Mr Jenkins will commit to avoiding transactions whose sole purpose is to access tax benefits, according to a senior source inside Barclays' investment bank who has been briefed on his plans.
I have also learnt that the Barclays boss will also unveil a set of binding tax principles that will dictate the mandates in which the bank's executives are permitted to be involved.
During his appearance this week in front of the Parliamentary Commission on Banking Standards, Mr Jenkins said that the structured capital markets operation would be "changed" but he did not say it would be closed altogether.
Lord Lawson, the former Chancellor and a member of the Commission, accused Barclays of engaging in "industrial scale tax avoidance".
Mr Jenkins' announcement will be made amid a robust debate about corporate tax avoidance and at a difficult time for the reputation of Barclays and the wider banking industry, mired as it is in mis-selling scandals and a multi-agency investigation into the manipulation of the benchmark interest rate, Libor.
It is unclear what impact the tax unit's closure will have on Barclays' profitability, but its lucrative nature has not deterred Mr Jenkins' decision.

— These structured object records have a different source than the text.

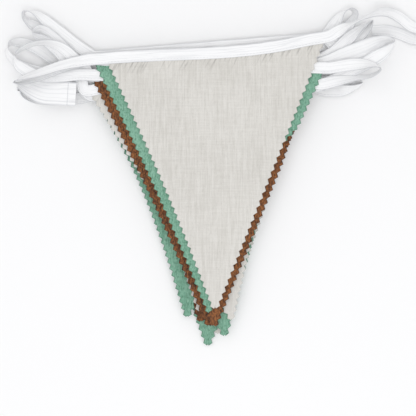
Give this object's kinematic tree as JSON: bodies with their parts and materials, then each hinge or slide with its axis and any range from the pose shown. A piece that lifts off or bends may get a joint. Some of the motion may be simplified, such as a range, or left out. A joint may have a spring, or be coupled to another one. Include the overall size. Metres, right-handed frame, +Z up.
{
  "type": "fabric bunting",
  "caption": "Folded string of pinked triangular cotton pennants in cream, mint green and brown, sewn into white bias tape that loops out at both sides.",
  "frame": {"origin": "below the middle of the folded bunting, on the surface that it lies on", "axes": "+X across the pennants from left to right, +Y from the tips to the tape, +Z up, out of the stack's face"},
  "size_m": [0.3686, 0.2884, 0.032],
  "materials": {
    "cream_cotton": "plain weave, matt, pinked edges",
    "green_cotton": "plain weave, matt, pinked edges",
    "brown_cotton": "plain weave, matt, pinked edges",
    "white_tape": "smooth folded bias binding, matt"
  },
  "bodies": {
    "root": {"flag_01_cream": "cream_cotton", "flag_02_green": "green_cotton", "flag_03_brown": "brown_cotton", "flag_04_brown": "brown_cotton", "flag_05_cream": "cream_cotton", "flag_06_green": "green_cotton", "flag_07_cream": "cream_cotton", "flag_08_green": "green_cotton", "flag_09_brown": "brown_cotton", "flag_10_green": "green_cotton", "flag_11_cream": "cream_cotton", "tape": "white_tape"}
  },
  "joints": []
}
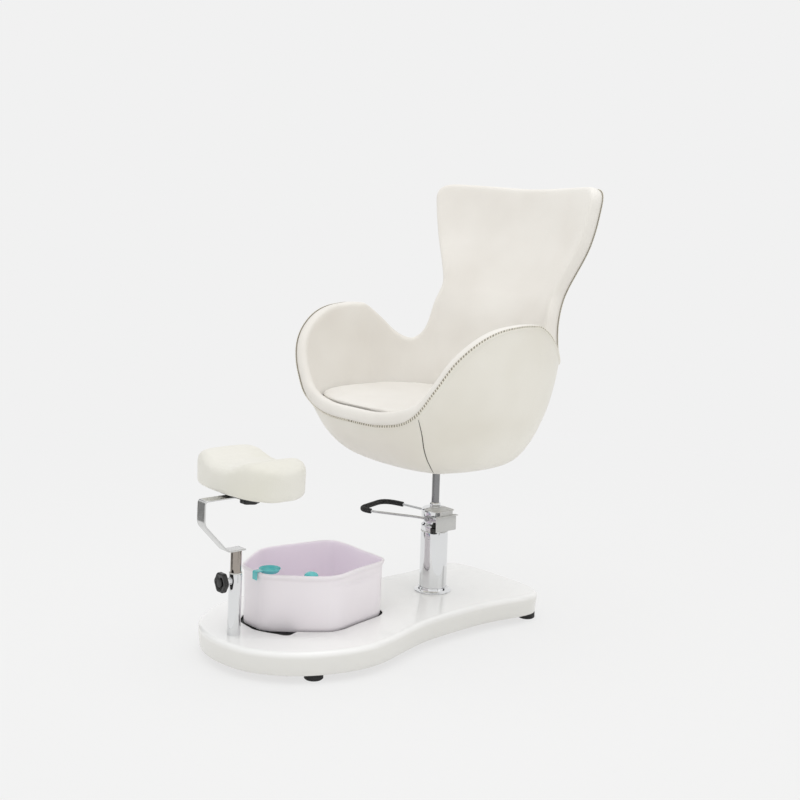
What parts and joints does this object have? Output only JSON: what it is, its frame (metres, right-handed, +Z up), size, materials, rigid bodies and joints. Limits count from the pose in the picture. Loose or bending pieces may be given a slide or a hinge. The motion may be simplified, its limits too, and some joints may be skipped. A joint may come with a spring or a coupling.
{
  "type": "pedicure chair",
  "caption": "Egg-shaped swivel salon chair on a pedal pump, with a pear-shaped deck, a lift-out foot tub and a height-adjustable footrest pad.",
  "frame": {"origin": "on the floor, in the plane of the rubber feet, under the middle of the whole chair's bounding box; the pump's axis stands 230.5 mm behind it", "axes": "+Z up, the chair faces -Y, +X to the sitter's left; X = 0 is the middle plane of the chair"},
  "size_m": [0.8856, 1.3225, 1.4147],
  "materials": {
    "deck_plastic": "satin moulded glass fibre",
    "plywood": "raw plywood",
    "foot_rubber": "matt",
    "zinc_steel": "zinc plated",
    "plate_steel": "black powder coat",
    "chrome_plate": "polished",
    "bush_plastic": "natural",
    "guard_paint": "satin",
    "knob_plastic": "moulded black",
    "grip_foam": "foam",
    "core_plastic": "raw glass fibre",
    "shell_leather": "soft grain, cream",
    "seat_leather": "soft grain, cream white",
    "tub_plastic": "pale lilac",
    "teal_plastic": "teal",
    "strap_steel": "nickel plated flat bar",
    "board_plastic": "black"
  },
  "bodies": {
    "base": {"platform_shell": "deck_plastic", "base_board": "plywood", "rubber_feet": "foot_rubber", "foot_screws": "zinc_steel", "pump_plate": "plate_steel", "pump_bolts": "zinc_steel", "pump_flange": "chrome_plate", "pump_sleeve": "chrome_plate", "swivel_bush": "bush_plastic", "post_socket": "plate_steel", "post_screws": "zinc_steel", "post_tube": "chrome_plate", "post_boss": "chrome_plate", "post_bush": "bush_plastic"},
    "pump_head": {"head_casting": "chrome_plate", "pump_cylinder": "plate_steel", "rod_collar": "chrome_plate", "linkage_cover": "guard_paint", "pivot_pins": "zinc_steel"},
    "pedal": {"lever_loop": "chrome_plate", "foam_grip": "grip_foam"},
    "valve": {"plunger": "knob_plastic"},
    "seat": {"piston_rod": "chrome_plate", "seat_plate": "plate_steel", "seat_bolts": "zinc_steel", "shell_core": "core_plastic", "outer_cover": "shell_leather", "inner_padding": "seat_leather", "seat_cushion": "seat_leather"},
    "tub": {"tub_basin": "tub_plastic"},
    "dish": {"soap_dish": "teal_plastic"},
    "dome": {"rim_dome": "teal_plastic"},
    "footrest": {"inner_tube": "chrome_plate", "strap_bar": "strap_steel"},
    "foot_pad": {"pad_cushion": "seat_leather", "pad_board": "board_plastic", "pad_stud": "zinc_steel"},
    "post_clamp": {"post_knob": "knob_plastic"},
    "pad_clamp": {"pad_knob": "knob_plastic"}
  },
  "joints": [
    {"name": "head_swivel", "type": "hinge", "parent": "base", "child": "pump_head", "pos_m": [0, 0.23051, 0.2], "axis": [0, 0, 1], "continuous": true},
    {"name": "seat_lift", "type": "slide", "parent": "pump_head", "child": "seat", "axis": [0, 0, 1], "range_m": [-0.07, 0.08]},
    {"name": "pedal_hinge", "type": "hinge", "parent": "pump_head", "child": "pedal", "pos_m": [0, 0.23051, 0.32785], "axis": [0.309, -0.9511, 0], "range_deg": [-8, 22], "stiffness_Nm_per_rad": 3, "springref_deg": -4.64},
    {"name": "valve_slide", "type": "slide", "parent": "pump_head", "child": "valve", "axis": [0, 0, 1], "range_m": [-0.0036, 0.0096]},
    {"name": "tub_lift", "type": "slide", "parent": "base", "child": "tub", "axis": [0, 0, 1], "range_m": [0, 0.12]},
    {"name": "dish_lift", "type": "slide", "parent": "tub", "child": "dish", "axis": [0, 0, 1], "range_m": [0, 0.04]},
    {"name": "dome_lift", "type": "slide", "parent": "tub", "child": "dome", "axis": [0, 0, 1], "range_m": [0, 0.04]},
    {"name": "footrest_height", "type": "slide", "parent": "base", "child": "footrest", "axis": [0, 0, 1], "range_m": [-0.04, 0.08]},
    {"name": "pad_turn", "type": "hinge", "parent": "footrest", "child": "foot_pad", "pos_m": [0, -0.49549, 0.497], "axis": [0, 0, 1], "continuous": true},
    {"name": "post_knob_turn", "type": "hinge", "parent": "base", "child": "post_clamp", "pos_m": [0, -0.58949, 0.244], "axis": [0, -1, 0], "continuous": true},
    {"name": "pad_knob_turn", "type": "hinge", "parent": "foot_pad", "child": "pad_clamp", "pos_m": [0, -0.49549, 0.477], "axis": [0, 0, 1], "continuous": true}
  ],
  "couplings": [
    {"joint": "valve_slide", "follows": "pedal_hinge", "m_per_rad": 0.024}
  ]
}
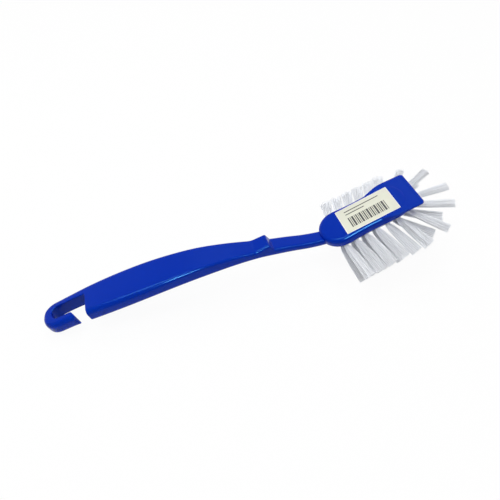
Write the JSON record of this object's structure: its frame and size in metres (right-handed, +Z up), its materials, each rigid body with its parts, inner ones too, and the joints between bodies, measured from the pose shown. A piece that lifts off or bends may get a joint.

The news will be disclosed alongside Mr Jenkins' broader vision for Barclays as it emerges from the most significant crisis in its recent history.
It is unclear whether executives who work in the tax advisory unit will be reassigned elsewhere within Barclays, or whether some will leave.
Mr Jenkins is cutting a substantial number of jobs in its investment bank, further details of which will be outlined on Tuesday.
I understand that among the other measures that Mr Jenkins will announce as part of his effort to rebuild Barclays' reputation, he will say that Barclays will reduce the proportion of revenue generated by its investment bank that is paid out to staff.
Historically, Barclays has been among the most generous payers in the City, paying out 45% or more of revenues to employees in salary, bonuses and benefits.
After it bought the US operations of Lehman Brothers in 2008, Mr Diamond oversaw an aggressive push to help the bank compete with the likes of Goldman Sachs and JP Morgan on Wall Street.
For 2012, Mr Jenkins is expected to say that the proportion of revenue paid to staff in Barclays' investment bank stood at approximately 38%, and he will pledge to reduce that in the coming years to a level much closer to 30%.
The new Barclays chief will also signal that he plans to re-balance the ratio between dividend and bonus payments following an outcry from shareholders last year.
The bank paid three times as much to employees as it did to investors in 2011, and although he will not make a specific pledge about how far that will change, he is expected to reassure shareholders that he acknowledges their concerns about the issue.
Mr Jenkins has already waived his own bonus for 2012, conceding that the bank's £290m Libor-rigging fine and multi-billion-pound bill for mis-selling payment protection insurance and interest rate hedging products made the decision inevitable.
"Barclays is fundamentally changing," one insider close to Mr Jenkins said on Saturday.